Thursday, 22 January 2026

Creationism Refuted - An Elephant Bone Tool from 470,000 Years Before 'Creation Week'


Map of Lower Paleolithic sites with published elephant-bone tools.
Ancient humans made elephant bone tools in Europe half a million years ago | Natural History Museum

The problems for creationists deepened today with news that two scientists, Simon Parfitt of the UCL Institute of Archaeology and a Scientific Associate at the Natural History Museum, London, and Silvia M. Bello of the Natural History Museum, have discovered an elephant bone tool dating from roughly half a million years ago — the oldest such tool discovered in Europe, from a time before anatomically modern hominins had left Africa. They published their findings in Science Advances.

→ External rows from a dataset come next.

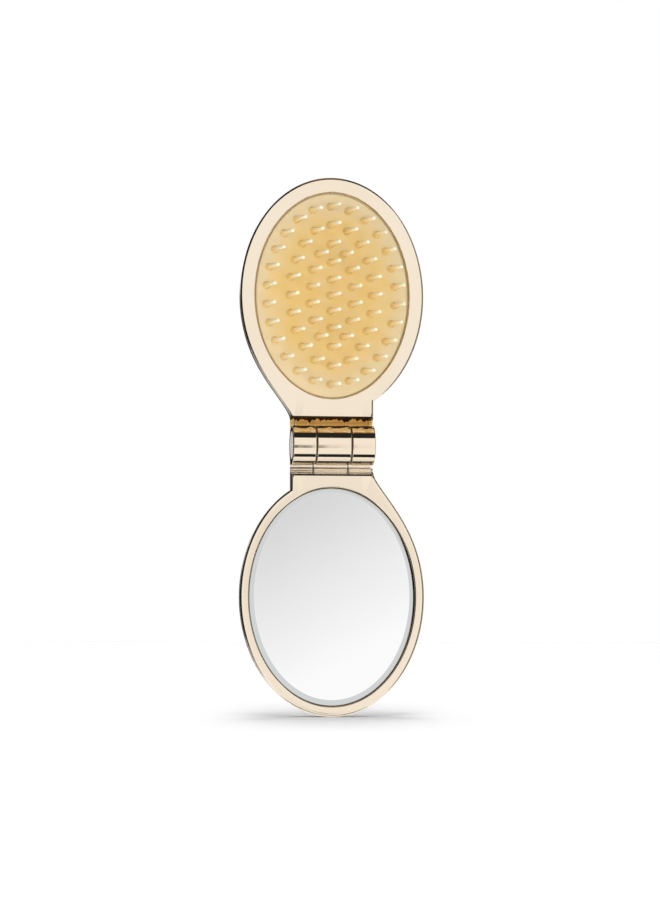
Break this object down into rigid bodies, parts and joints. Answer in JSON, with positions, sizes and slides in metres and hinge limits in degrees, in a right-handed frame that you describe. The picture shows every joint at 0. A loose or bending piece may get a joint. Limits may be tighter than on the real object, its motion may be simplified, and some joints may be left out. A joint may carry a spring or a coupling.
{
  "type": "folding hairbrush with mirror",
  "caption": "Pocket brush and mirror: two oval halves joined by a barrel hinge; the pins sink into their half as the mirror closes over them.",
  "frame": {"origin": "centre of the bounding box in X and Y, at the tip of the mirror half in Z", "axes": "+X to the right and across the halves, -Y towards the user's side with the pins and the mirror, +Z along the length from the mirror half to the brush half"},
  "size_m": [0.0614, 0.0246, 0.1786],
  "materials": {
    "shell": "polished metallised champagne gold",
    "cushion": "cream, slightly translucent, satin",
    "pins": "cream, slightly translucent, glossy",
    "carrier": "natural moulded",
    "steel": "bright",
    "washers": "dark brown nylon",
    "glass": "silvered, bevelled edge",
    "tape": "foam adhesive pad"
  },
  "bodies": {
    "mirror_half": {"mirror_frame": "shell", "mirror_cover": "shell", "mirror_glass": "glass", "mirror_tape": "tape", "mirror_screws": "steel", "hinge_shaft": "steel", "shaft_clip_left": "steel", "shaft_clip_right": "steel"},
    "brush_half": {"brush_frame": "shell", "brush_cover": "shell", "hinge_cap_left": "shell", "hinge_cap_right": "shell", "friction_washer_left": "washers", "friction_washer_right": "washers", "wave_washer": "steel", "return_springs": "steel"},
    "pin_bed": {"cushion_pad": "cushion", "brush_pins": "pins", "cushion_ring": "cushion", "pad_carrier": "carrier"}
  },
  "joints": [
    {"name": "fold", "type": "hinge", "parent": "mirror_half", "child": "brush_half", "pos_m": [0, -0.0034, 0.0893], "axis": [1, 0, 0], "range_deg": [0, 180]},
    {"name": "pad_lift", "type": "slide", "parent": "brush_half", "child": "pin_bed", "axis": [0, 1, 0], "range_m": [0, 0.008], "deforming": ["return_springs"]}
  ],
  "couplings": [
    {"joint": "pad_lift", "follows": "fold", "m_per_rad": 0.00254}
  ]
}
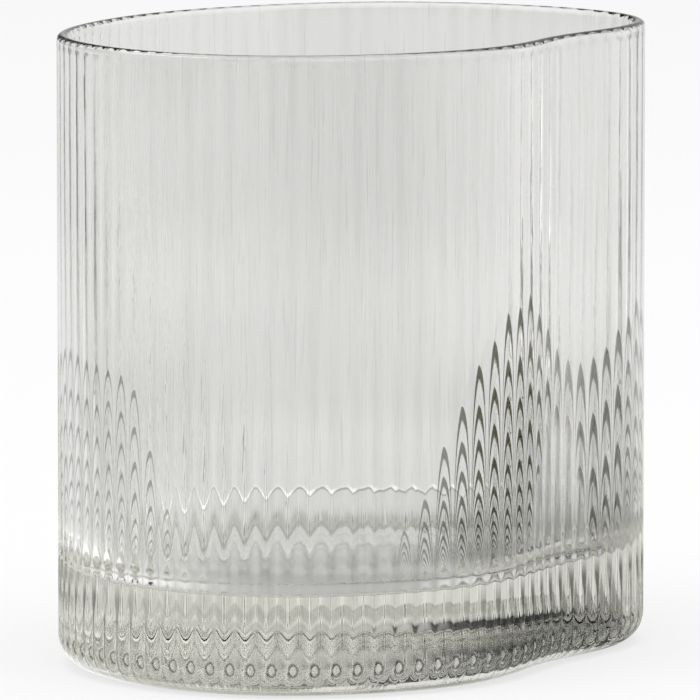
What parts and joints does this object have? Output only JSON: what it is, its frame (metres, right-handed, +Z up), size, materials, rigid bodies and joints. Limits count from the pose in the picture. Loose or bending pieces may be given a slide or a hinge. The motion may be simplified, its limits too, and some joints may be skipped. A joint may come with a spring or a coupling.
{
  "type": "tea glass",
  "caption": "Tea glass of one moulded piece: freely curved plan with a dent, upright reeds outside, smooth inside, thick solid base and rounded rim.",
  "frame": {"origin": "middle of the bounding box on the underside, which stands on the table", "axes": "+Z up along the walls, +X to the right across the front, -Y towards someone who looks at the front"},
  "size_m": [0.084, 0.0874, 0.09],
  "materials": {
    "clear_glass": "fire polished, clear with a faint grey-green tint"
  },
  "bodies": {
    "root": {"glass_body": "clear_glass"}
  },
  "joints": []
}
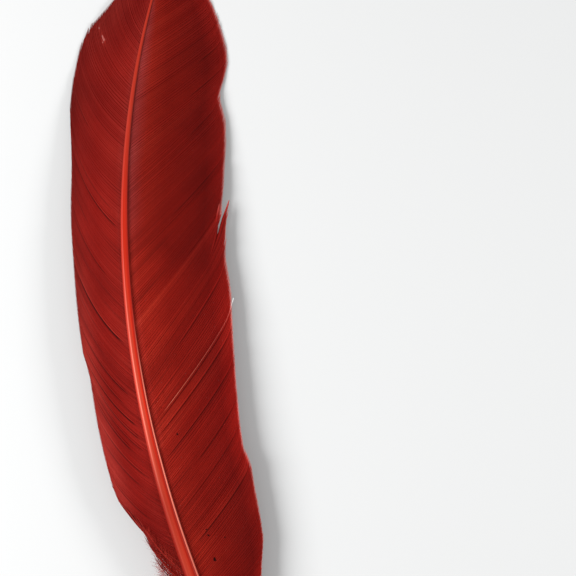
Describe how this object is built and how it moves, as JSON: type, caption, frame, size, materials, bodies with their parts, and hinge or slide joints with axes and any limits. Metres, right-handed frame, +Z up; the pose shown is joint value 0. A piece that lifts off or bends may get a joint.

Of course, most creationists will be blissfully unaware of this discovery, as with all such archaeology, because there is no point in being a creationist if you are going to read the latest scientific discoveries. How is that going to help you cling to patently absurd beliefs despite all the evidence against you? Best just ignore it and dismiss it all as some sort of Satanic conspiracy aimed at making you show weakness and change your mind.

Nevertheless, the fact is that this elephant bone tool exists and has been dated to about 490,000 years before creationism’s favourite book of Bronze Age superstitions says Earth existed. It was used by archaic hominins, probably to sharpen dulled flint tools by gently knapping the cutting edges. It was discovered at Boxgrove, Kent, England, in the early 1990s but was not recognised as a tool until recently, when finds from the Boxgrove site were studied in detail using new technology such as 3D scans and scanning electron microscopy, which revealed impact notches with embedded flint fragments.

Bone, being softer than flint, would have been the material of choice for work where precision was important, and elephant bone, with its hard outer layer of compact bone making it more durable, would have been the bone of choice. However, elephants and mammoths were rare in what is now southern England 500,000 years ago, so these tools would have been valuable objects.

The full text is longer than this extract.